**SET PROBLEM:**
Reproduce precisely the lines between the start of the data below and the line with "return (start *", both included.

**DATA SECTION:**
- - -
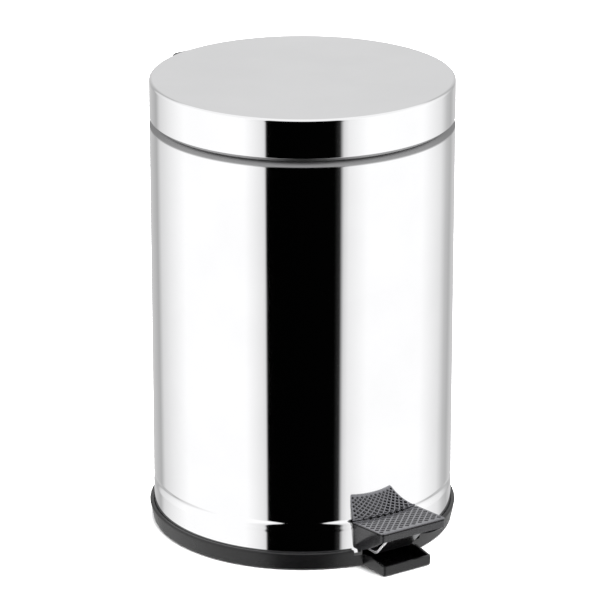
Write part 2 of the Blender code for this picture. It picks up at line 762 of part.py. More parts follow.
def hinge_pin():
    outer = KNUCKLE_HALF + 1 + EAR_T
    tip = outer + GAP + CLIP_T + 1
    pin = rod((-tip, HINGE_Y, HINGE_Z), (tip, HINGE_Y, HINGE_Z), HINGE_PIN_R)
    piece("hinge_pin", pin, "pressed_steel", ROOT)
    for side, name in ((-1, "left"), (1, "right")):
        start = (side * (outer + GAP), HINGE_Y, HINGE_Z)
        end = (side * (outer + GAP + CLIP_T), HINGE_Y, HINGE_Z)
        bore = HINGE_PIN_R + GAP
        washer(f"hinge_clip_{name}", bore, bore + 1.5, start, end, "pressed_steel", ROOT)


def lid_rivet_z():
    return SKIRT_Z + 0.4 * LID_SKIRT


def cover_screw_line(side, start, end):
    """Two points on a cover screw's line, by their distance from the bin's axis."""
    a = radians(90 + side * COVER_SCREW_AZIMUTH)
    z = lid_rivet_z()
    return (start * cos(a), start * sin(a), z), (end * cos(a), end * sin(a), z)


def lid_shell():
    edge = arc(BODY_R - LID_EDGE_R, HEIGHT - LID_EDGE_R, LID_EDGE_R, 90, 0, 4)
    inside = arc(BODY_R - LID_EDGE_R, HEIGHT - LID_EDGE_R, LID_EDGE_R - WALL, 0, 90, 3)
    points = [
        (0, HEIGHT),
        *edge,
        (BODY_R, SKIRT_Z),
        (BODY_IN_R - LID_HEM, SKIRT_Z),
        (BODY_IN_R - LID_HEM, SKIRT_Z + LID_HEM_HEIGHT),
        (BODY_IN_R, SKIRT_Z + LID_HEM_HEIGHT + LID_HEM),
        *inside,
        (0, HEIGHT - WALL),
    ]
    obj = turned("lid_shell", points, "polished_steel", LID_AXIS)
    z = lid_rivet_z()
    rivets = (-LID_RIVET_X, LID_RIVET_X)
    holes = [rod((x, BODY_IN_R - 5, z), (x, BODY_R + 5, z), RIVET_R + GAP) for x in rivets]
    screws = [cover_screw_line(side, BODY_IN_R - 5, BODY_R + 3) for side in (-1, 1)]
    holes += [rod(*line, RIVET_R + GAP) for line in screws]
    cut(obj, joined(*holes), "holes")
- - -
**OUTPUT BELOW:**
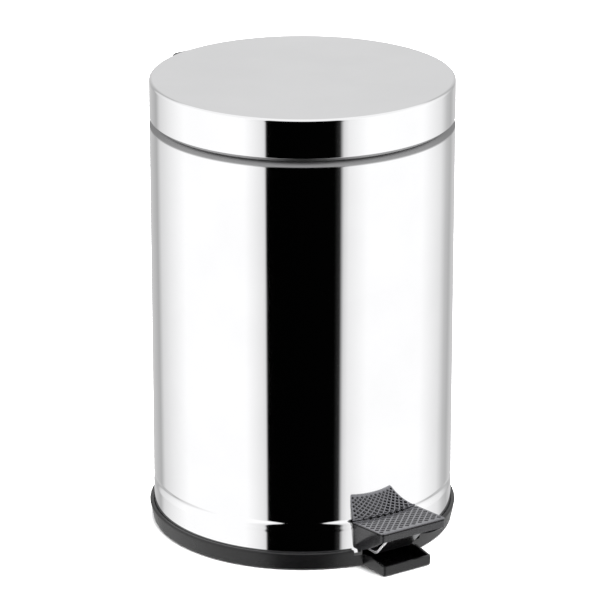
Write part 2 of the Blender code for this picture. It picks up at line 762 of part.py. More parts follow.
def hinge_pin():
    outer = KNUCKLE_HALF + 1 + EAR_T
    tip = outer + GAP + CLIP_T + 1
    pin = rod((-tip, HINGE_Y, HINGE_Z), (tip, HINGE_Y, HINGE_Z), HINGE_PIN_R)
    piece("hinge_pin", pin, "pressed_steel", ROOT)
    for side, name in ((-1, "left"), (1, "right")):
        start = (side * (outer + GAP), HINGE_Y, HINGE_Z)
        end = (side * (outer + GAP + CLIP_T), HINGE_Y, HINGE_Z)
        bore = HINGE_PIN_R + GAP
        washer(f"hinge_clip_{name}", bore, bore + 1.5, start, end, "pressed_steel", ROOT)


def lid_rivet_z():
    return SKIRT_Z + 0.4 * LID_SKIRT


def cover_screw_line(side, start, end):
    """Two points on a cover screw's line, by their distance from the bin's axis."""
    a = radians(90 + side * COVER_SCREW_AZIMUTH)
    z = lid_rivet_z()
    return (start * cos(a), start * sin(a), z), (end * cos(a), end * sin(a), z)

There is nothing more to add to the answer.